** start DATA LINES **
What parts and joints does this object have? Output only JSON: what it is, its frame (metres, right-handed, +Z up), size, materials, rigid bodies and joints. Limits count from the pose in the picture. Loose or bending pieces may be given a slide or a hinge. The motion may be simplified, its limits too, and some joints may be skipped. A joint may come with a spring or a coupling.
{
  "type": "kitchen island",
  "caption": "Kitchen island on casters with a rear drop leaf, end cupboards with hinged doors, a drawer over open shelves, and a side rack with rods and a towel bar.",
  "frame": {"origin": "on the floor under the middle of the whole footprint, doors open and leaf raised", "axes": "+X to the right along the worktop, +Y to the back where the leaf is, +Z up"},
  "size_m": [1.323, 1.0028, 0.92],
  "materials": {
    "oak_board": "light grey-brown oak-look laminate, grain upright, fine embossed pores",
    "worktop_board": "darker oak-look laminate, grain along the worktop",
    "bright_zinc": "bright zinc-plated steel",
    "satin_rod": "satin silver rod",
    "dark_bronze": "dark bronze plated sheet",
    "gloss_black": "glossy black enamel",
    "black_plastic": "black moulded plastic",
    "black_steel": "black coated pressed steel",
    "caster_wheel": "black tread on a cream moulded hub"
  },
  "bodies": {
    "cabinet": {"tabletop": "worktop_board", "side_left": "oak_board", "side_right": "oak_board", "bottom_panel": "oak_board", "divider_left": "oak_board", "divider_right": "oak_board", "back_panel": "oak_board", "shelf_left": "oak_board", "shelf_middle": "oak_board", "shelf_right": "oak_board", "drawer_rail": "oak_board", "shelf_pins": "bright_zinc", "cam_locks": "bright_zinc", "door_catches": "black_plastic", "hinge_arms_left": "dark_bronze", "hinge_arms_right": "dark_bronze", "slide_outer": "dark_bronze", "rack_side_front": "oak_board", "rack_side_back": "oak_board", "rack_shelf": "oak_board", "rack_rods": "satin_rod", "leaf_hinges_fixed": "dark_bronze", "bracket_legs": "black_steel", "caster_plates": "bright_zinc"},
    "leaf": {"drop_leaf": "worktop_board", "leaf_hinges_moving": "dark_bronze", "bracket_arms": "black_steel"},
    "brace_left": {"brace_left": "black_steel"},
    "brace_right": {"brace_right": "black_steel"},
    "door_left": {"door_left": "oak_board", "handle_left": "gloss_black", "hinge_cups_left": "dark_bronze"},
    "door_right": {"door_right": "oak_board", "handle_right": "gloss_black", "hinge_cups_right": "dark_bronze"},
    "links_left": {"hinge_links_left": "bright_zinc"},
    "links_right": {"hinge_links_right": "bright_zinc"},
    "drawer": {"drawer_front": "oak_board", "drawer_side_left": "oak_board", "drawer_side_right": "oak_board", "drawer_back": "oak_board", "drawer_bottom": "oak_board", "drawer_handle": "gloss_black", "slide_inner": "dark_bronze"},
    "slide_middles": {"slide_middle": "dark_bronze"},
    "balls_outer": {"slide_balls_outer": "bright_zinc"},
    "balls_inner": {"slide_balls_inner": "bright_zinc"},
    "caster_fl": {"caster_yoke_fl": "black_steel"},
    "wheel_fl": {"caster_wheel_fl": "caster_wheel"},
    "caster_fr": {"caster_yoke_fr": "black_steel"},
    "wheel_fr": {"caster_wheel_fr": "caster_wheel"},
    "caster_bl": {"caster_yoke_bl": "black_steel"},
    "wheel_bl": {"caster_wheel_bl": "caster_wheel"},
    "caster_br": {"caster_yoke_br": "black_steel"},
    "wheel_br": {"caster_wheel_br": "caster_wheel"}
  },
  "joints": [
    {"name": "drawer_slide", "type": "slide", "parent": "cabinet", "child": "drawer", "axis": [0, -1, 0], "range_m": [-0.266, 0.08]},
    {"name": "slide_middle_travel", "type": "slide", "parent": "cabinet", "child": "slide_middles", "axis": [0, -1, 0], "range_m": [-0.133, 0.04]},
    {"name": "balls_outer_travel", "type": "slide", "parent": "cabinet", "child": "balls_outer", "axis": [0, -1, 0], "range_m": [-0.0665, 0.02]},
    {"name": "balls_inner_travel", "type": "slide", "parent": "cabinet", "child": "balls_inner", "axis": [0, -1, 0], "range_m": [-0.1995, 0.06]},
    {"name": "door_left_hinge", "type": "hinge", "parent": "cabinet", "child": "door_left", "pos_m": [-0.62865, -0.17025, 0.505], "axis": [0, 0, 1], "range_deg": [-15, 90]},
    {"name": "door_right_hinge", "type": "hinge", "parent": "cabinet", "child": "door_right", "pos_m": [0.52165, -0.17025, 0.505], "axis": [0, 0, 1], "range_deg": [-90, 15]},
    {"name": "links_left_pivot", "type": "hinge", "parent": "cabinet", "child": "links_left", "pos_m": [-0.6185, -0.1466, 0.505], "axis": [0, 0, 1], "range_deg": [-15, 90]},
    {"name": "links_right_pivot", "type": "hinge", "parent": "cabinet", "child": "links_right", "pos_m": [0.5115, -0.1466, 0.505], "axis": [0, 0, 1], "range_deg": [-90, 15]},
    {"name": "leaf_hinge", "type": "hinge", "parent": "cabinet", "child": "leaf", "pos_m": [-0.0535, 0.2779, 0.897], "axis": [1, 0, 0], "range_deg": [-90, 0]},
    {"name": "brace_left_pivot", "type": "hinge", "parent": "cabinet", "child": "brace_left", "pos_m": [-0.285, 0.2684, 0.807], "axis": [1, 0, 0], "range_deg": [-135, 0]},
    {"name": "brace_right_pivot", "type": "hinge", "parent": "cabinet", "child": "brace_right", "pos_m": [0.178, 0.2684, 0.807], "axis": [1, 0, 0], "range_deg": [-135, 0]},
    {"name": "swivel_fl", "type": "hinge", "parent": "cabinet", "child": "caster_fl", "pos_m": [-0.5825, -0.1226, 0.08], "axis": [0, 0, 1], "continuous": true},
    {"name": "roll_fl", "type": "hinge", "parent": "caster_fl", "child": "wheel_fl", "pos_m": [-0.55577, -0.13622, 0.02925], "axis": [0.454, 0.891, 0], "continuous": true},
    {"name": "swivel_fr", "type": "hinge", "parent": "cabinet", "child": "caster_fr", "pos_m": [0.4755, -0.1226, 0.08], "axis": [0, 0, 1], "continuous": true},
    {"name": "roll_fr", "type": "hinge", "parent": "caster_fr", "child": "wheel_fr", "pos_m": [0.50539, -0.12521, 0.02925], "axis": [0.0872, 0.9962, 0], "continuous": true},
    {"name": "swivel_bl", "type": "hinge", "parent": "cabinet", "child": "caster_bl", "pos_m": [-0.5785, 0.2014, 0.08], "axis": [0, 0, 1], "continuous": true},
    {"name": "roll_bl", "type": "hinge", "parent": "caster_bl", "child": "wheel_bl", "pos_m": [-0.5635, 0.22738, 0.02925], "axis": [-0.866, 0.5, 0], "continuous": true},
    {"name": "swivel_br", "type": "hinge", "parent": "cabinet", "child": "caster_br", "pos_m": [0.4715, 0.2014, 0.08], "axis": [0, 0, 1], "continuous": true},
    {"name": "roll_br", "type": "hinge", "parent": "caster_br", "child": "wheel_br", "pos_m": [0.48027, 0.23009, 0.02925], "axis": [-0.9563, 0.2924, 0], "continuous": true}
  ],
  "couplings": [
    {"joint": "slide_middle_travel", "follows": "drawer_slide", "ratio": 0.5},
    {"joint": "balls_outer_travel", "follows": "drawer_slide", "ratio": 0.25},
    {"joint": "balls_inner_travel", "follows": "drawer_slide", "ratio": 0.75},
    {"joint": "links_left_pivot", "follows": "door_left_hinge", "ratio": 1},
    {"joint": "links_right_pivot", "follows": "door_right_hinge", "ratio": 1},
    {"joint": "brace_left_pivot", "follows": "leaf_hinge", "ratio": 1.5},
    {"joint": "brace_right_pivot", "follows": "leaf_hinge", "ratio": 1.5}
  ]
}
** end DATA LINES **
#### TASK DETAILS
All of the data needs to be printed once more, exactly.

#### CORRECT RESULT
What parts and joints does this object have? Output only JSON: what it is, its frame (metres, right-handed, +Z up), size, materials, rigid bodies and joints. Limits count from the pose in the picture. Loose or bending pieces may be given a slide or a hinge. The motion may be simplified, its limits too, and some joints may be skipped. A joint may come with a spring or a coupling.
{
  "type": "kitchen island",
  "caption": "Kitchen island on casters with a rear drop leaf, end cupboards with hinged doors, a drawer over open shelves, and a side rack with rods and a towel bar.",
  "frame": {"origin": "on the floor under the middle of the whole footprint, doors open and leaf raised", "axes": "+X to the right along the worktop, +Y to the back where the leaf is, +Z up"},
  "size_m": [1.323, 1.0028, 0.92],
  "materials": {
    "oak_board": "light grey-brown oak-look laminate, grain upright, fine embossed pores",
    "worktop_board": "darker oak-look laminate, grain along the worktop",
    "bright_zinc": "bright zinc-plated steel",
    "satin_rod": "satin silver rod",
    "dark_bronze": "dark bronze plated sheet",
    "gloss_black": "glossy black enamel",
    "black_plastic": "black moulded plastic",
    "black_steel": "black coated pressed steel",
    "caster_wheel": "black tread on a cream moulded hub"
  },
  "bodies": {
    "cabinet": {"tabletop": "worktop_board", "side_left": "oak_board", "side_right": "oak_board", "bottom_panel": "oak_board", "divider_left": "oak_board", "divider_right": "oak_board", "back_panel": "oak_board", "shelf_left": "oak_board", "shelf_middle": "oak_board", "shelf_right": "oak_board", "drawer_rail": "oak_board", "shelf_pins": "bright_zinc", "cam_locks": "bright_zinc", "door_catches": "black_plastic", "hinge_arms_left": "dark_bronze", "hinge_arms_right": "dark_bronze", "slide_outer": "dark_bronze", "rack_side_front": "oak_board", "rack_side_back": "oak_board", "rack_shelf": "oak_board", "rack_rods": "satin_rod", "leaf_hinges_fixed": "dark_bronze", "bracket_legs": "black_steel", "caster_plates": "bright_zinc"},
    "leaf": {"drop_leaf": "worktop_board", "leaf_hinges_moving": "dark_bronze", "bracket_arms": "black_steel"},
    "brace_left": {"brace_left": "black_steel"},
    "brace_right": {"brace_right": "black_steel"},
    "door_left": {"door_left": "oak_board", "handle_left": "gloss_black", "hinge_cups_left": "dark_bronze"},
    "door_right": {"door_right": "oak_board", "handle_right": "gloss_black", "hinge_cups_right": "dark_bronze"},
    "links_left": {"hinge_links_left": "bright_zinc"},
    "links_right": {"hinge_links_right": "bright_zinc"},
    "drawer": {"drawer_front": "oak_board", "drawer_side_left": "oak_board", "drawer_side_right": "oak_board", "drawer_back": "oak_board", "drawer_bottom": "oak_board", "drawer_handle": "gloss_black", "slide_inner": "dark_bronze"},
    "slide_middles": {"slide_middle": "dark_bronze"},
    "balls_outer": {"slide_balls_outer": "bright_zinc"},
    "balls_inner": {"slide_balls_inner": "bright_zinc"},
    "caster_fl": {"caster_yoke_fl": "black_steel"},
    "wheel_fl": {"caster_wheel_fl": "caster_wheel"},
    "caster_fr": {"caster_yoke_fr": "black_steel"},
    "wheel_fr": {"caster_wheel_fr": "caster_wheel"},
    "caster_bl": {"caster_yoke_bl": "black_steel"},
    "wheel_bl": {"caster_wheel_bl": "caster_wheel"},
    "caster_br": {"caster_yoke_br": "black_steel"},
    "wheel_br": {"caster_wheel_br": "caster_wheel"}
  },
  "joints": [
    {"name": "drawer_slide", "type": "slide", "parent": "cabinet", "child": "drawer", "axis": [0, -1, 0], "range_m": [-0.266, 0.08]},
    {"name": "slide_middle_travel", "type": "slide", "parent": "cabinet", "child": "slide_middles", "axis": [0, -1, 0], "range_m": [-0.133, 0.04]},
    {"name": "balls_outer_travel", "type": "slide", "parent": "cabinet", "child": "balls_outer", "axis": [0, -1, 0], "range_m": [-0.0665, 0.02]},
    {"name": "balls_inner_travel", "type": "slide", "parent": "cabinet", "child": "balls_inner", "axis": [0, -1, 0], "range_m": [-0.1995, 0.06]},
    {"name": "door_left_hinge", "type": "hinge", "parent": "cabinet", "child": "door_left", "pos_m": [-0.62865, -0.17025, 0.505], "axis": [0, 0, 1], "range_deg": [-15, 90]},
    {"name": "door_right_hinge", "type": "hinge", "parent": "cabinet", "child": "door_right", "pos_m": [0.52165, -0.17025, 0.505], "axis": [0, 0, 1], "range_deg": [-90, 15]},
    {"name": "links_left_pivot", "type": "hinge", "parent": "cabinet", "child": "links_left", "pos_m": [-0.6185, -0.1466, 0.505], "axis": [0, 0, 1], "range_deg": [-15, 90]},
    {"name": "links_right_pivot", "type": "hinge", "parent": "cabinet", "child": "links_right", "pos_m": [0.5115, -0.1466, 0.505], "axis": [0, 0, 1], "range_deg": [-90, 15]},
    {"name": "leaf_hinge", "type": "hinge", "parent": "cabinet", "child": "leaf", "pos_m": [-0.0535, 0.2779, 0.897], "axis": [1, 0, 0], "range_deg": [-90, 0]},
    {"name": "brace_left_pivot", "type": "hinge", "parent": "cabinet", "child": "brace_left", "pos_m": [-0.285, 0.2684, 0.807], "axis": [1, 0, 0], "range_deg": [-135, 0]},
    {"name": "brace_right_pivot", "type": "hinge", "parent": "cabinet", "child": "brace_right", "pos_m": [0.178, 0.2684, 0.807], "axis": [1, 0, 0], "range_deg": [-135, 0]},
    {"name": "swivel_fl", "type": "hinge", "parent": "cabinet", "child": "caster_fl", "pos_m": [-0.5825, -0.1226, 0.08], "axis": [0, 0, 1], "continuous": true},
    {"name": "roll_fl", "type": "hinge", "parent": "caster_fl", "child": "wheel_fl", "pos_m": [-0.55577, -0.13622, 0.02925], "axis": [0.454, 0.891, 0], "continuous": true},
    {"name": "swivel_fr", "type": "hinge", "parent": "cabinet", "child": "caster_fr", "pos_m": [0.4755, -0.1226, 0.08], "axis": [0, 0, 1], "continuous": true},
    {"name": "roll_fr", "type": "hinge", "parent": "caster_fr", "child": "wheel_fr", "pos_m": [0.50539, -0.12521, 0.02925], "axis": [0.0872, 0.9962, 0], "continuous": true},
    {"name": "swivel_bl", "type": "hinge", "parent": "cabinet", "child": "caster_bl", "pos_m": [-0.5785, 0.2014, 0.08], "axis": [0, 0, 1], "continuous": true},
    {"name": "roll_bl", "type": "hinge", "parent": "caster_bl", "child": "wheel_bl", "pos_m": [-0.5635, 0.22738, 0.02925], "axis": [-0.866, 0.5, 0], "continuous": true},
    {"name": "swivel_br", "type": "hinge", "parent": "cabinet", "child": "caster_br", "pos_m": [0.4715, 0.2014, 0.08], "axis": [0, 0, 1], "continuous": true},
    {"name": "roll_br", "type": "hinge", "parent": "caster_br", "child": "wheel_br", "pos_m": [0.48027, 0.23009, 0.02925], "axis": [-0.9563, 0.2924, 0], "continuous": true}
  ],
  "couplings": [
    {"joint": "slide_middle_travel", "follows": "drawer_slide", "ratio": 0.5},
    {"joint": "balls_outer_travel", "follows": "drawer_slide", "ratio": 0.25},
    {"joint": "balls_inner_travel", "follows": "drawer_slide", "ratio": 0.75},
    {"joint": "links_left_pivot", "follows": "door_left_hinge", "ratio": 1},
    {"joint": "links_right_pivot", "follows": "door_right_hinge", "ratio": 1},
    {"joint": "brace_left_pivot", "follows": "leaf_hinge", "ratio": 1.5},
    {"joint": "brace_right_pivot", "follows": "leaf_hinge", "ratio": 1.5}
  ]
}